Im Technologiesektor blieb die Zerschlagung oft eine Drohkulisse, die nicht mit letzter Konsequenz umgesetzt wurde. Der jeweils gefundene Kompromiss setzte jedoch weit mehr Innovationen frei, als dies mit der tatsächlichen Zerschlagung klassischer Konzerne gelang. Allerdings ist der Aufstieg der Digitalwirtschaft wie kaum ein anderer Innovationssprung mit der Entstehung von „natürlichen“ Monopolen verbunden. Bei diesen sind die gefährlichen Nebenwirkungen zwar dieselben wie bei anderen Monopolen auch, allerdings haben sie auch Vorteile, bei denen es nicht sinnvoll ist, sie wegzunehmen. So gewinnt Google ihre Effizienz und auch den Nutzen für die Konsumenten durch Skaleneffekte. Nur durch diese kann die Plattform so günstig bzw. kostenlos bereitgestellt werden. Gleiches gilt für Facebook auf der Nachfrageseite: Ist nur ein Teilnehmer auf Facebook, ist der Nutzen minimal, sind es viele, ist er maximal.

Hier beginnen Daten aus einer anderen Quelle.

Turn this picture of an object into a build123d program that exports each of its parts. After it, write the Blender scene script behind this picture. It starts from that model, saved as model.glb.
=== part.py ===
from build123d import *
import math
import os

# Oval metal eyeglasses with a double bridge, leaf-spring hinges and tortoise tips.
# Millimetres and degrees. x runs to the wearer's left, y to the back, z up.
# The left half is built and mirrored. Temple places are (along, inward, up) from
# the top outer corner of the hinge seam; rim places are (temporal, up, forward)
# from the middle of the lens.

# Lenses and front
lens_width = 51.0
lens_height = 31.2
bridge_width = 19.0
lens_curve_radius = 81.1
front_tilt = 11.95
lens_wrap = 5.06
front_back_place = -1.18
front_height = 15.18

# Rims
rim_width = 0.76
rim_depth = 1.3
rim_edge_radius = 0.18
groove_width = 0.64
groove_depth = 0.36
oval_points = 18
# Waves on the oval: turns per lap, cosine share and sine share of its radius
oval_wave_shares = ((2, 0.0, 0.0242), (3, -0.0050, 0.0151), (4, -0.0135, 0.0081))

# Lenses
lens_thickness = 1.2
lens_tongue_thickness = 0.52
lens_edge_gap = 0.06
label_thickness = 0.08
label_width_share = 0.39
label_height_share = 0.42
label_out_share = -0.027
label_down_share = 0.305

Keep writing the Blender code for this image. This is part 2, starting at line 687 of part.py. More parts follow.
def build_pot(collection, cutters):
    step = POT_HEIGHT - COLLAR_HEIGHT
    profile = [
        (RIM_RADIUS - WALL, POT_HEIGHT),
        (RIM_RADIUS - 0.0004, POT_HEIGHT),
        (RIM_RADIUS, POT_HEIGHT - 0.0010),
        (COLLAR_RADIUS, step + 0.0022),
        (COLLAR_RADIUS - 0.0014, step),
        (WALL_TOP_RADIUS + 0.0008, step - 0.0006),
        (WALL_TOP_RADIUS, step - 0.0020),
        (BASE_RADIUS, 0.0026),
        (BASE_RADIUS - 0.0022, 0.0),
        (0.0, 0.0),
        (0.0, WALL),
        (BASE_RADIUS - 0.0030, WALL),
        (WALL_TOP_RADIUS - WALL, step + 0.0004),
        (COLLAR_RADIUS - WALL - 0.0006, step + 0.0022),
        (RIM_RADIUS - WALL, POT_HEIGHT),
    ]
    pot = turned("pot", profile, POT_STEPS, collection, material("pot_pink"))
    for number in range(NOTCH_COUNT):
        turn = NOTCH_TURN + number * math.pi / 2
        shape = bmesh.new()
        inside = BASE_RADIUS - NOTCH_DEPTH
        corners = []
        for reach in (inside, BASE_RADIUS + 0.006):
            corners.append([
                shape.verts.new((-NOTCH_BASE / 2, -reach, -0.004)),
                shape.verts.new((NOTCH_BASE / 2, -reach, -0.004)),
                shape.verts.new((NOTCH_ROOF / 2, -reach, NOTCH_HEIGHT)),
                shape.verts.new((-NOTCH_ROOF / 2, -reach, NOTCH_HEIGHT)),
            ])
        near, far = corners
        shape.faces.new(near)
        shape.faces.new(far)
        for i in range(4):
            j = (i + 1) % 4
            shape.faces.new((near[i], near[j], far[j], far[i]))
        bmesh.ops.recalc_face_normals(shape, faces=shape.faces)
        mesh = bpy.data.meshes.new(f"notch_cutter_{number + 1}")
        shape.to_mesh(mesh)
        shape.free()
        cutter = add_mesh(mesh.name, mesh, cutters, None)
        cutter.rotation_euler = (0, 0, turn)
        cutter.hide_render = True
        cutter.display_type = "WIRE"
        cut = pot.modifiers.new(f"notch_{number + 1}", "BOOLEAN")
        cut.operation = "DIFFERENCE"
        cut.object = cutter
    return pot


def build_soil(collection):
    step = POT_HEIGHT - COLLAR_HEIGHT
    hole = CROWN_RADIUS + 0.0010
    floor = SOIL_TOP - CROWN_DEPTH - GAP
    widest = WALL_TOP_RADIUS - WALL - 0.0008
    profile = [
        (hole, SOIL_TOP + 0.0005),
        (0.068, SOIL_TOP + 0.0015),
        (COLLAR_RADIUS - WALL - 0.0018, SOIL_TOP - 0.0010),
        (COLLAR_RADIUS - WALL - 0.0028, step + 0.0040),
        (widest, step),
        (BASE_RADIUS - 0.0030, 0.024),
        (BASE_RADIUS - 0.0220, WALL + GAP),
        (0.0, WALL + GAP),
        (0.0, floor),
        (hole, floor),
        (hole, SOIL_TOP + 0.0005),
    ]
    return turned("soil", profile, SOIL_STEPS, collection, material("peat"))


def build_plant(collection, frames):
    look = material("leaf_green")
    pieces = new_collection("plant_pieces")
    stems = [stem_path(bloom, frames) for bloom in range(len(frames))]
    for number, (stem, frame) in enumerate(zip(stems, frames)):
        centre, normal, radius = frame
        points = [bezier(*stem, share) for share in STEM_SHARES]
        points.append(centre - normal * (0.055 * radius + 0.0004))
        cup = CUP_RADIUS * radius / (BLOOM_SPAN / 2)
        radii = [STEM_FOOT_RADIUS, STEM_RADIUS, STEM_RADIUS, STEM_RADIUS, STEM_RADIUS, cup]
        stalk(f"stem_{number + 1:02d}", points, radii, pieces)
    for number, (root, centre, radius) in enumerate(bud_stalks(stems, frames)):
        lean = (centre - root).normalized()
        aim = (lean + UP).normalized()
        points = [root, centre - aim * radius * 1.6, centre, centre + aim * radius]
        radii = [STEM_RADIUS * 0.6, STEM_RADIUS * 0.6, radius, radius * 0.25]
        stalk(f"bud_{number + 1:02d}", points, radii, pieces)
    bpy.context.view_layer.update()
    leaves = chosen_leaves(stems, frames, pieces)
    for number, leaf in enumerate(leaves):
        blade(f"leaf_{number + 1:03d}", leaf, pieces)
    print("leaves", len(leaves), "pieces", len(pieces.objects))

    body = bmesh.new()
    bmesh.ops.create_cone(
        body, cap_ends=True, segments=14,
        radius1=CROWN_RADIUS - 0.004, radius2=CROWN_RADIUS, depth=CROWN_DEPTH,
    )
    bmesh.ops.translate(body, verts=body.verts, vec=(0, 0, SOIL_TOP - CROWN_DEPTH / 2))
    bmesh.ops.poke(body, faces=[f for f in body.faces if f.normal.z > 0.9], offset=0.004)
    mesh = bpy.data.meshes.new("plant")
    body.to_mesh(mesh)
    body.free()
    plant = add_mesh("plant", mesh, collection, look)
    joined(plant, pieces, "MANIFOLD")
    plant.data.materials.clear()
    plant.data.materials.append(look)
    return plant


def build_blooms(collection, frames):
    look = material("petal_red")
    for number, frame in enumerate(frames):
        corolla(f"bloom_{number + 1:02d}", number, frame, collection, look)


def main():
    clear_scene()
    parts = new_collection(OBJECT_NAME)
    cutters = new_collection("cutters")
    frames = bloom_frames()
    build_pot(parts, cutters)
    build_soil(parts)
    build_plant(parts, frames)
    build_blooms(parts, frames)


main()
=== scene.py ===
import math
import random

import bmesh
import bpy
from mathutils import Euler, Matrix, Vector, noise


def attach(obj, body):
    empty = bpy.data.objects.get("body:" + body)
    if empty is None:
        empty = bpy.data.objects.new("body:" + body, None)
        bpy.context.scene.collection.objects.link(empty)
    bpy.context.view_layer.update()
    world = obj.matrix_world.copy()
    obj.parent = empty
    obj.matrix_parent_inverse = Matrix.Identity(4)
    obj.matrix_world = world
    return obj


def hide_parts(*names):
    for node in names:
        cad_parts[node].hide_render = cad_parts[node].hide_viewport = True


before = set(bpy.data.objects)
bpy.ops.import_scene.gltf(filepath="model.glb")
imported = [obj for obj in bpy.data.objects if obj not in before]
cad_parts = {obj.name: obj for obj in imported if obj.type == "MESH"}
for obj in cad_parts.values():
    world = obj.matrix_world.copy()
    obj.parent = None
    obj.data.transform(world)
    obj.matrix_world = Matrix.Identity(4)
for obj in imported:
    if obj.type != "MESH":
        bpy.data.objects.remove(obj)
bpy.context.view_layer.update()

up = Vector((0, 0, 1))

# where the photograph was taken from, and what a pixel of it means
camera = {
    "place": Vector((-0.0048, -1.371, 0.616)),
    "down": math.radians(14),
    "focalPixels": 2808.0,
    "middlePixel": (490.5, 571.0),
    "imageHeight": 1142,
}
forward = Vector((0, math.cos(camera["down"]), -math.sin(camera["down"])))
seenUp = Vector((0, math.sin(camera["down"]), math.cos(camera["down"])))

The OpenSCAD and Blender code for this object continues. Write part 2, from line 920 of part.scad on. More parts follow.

Obwohl Monopole hier für Konsumenten von größerem Nutzen sind als andere Marktstrukturen, müssen die Wettbewerbshüter sich dennoch vorhalten lassen, bei Akquisitionsfeldzügen der Tech-Riesen lange zugeschaut zu haben. Der Kauf von Youtube durch Google oder von Skype und Linkedin durch Microsoft fielen ebenso durchs Raster wie die Übernahmen von Whatsapp und Instagram durch Facebook. Die Ursache dieser Blindheit liegt allerdings in einem Wettbewerbsrecht, das den Herausforderungen der Digitalwirtschaft nicht gerecht werden kann. Derzeit fußt ein Urteil der Behörden über eine dem Wettbewerb unzuträgliche Marktmacht auf klassischen Kriterien wie Umsatz und Ergebnis in betroffenen Märkten. Das Problem: Weder Google noch Microsoft noch Facebook hatten zum Zeitpunkt der genannten Übernahmen überhaupt einen Fuß in der Tür in den relevanten Märkten. Die Zielobjekte wiederum waren Start-ups, mit Umsätzen, die im Gesamtgefüge der Konzerne kaum mehr als ein Rundungsfehler waren. Die mittelbare Bedeutung dieser Start-ups für die Reichweite der Konzerne und ihre Position in der Digitalwirtschaft wurde nicht erkannt.

Ob eine Zerschlagung oder Rückabwicklung von Übernahmen für den Wettbewerb zum Ziel führt, ist indes keineswegs sicher. Angesichts der Schnelllebigkeit im Technologiesektor hat die EU zu Recht Zweifel an dieser Ultima Ratio. Eine jüngst von US-Behörden ins Spiel gebrachte Überlegung, ab einem bestimmten Transaktionsvolumen grundsätzlich eine vertiefte Prüfung anzusetzen, scheint da zielführender zu sein.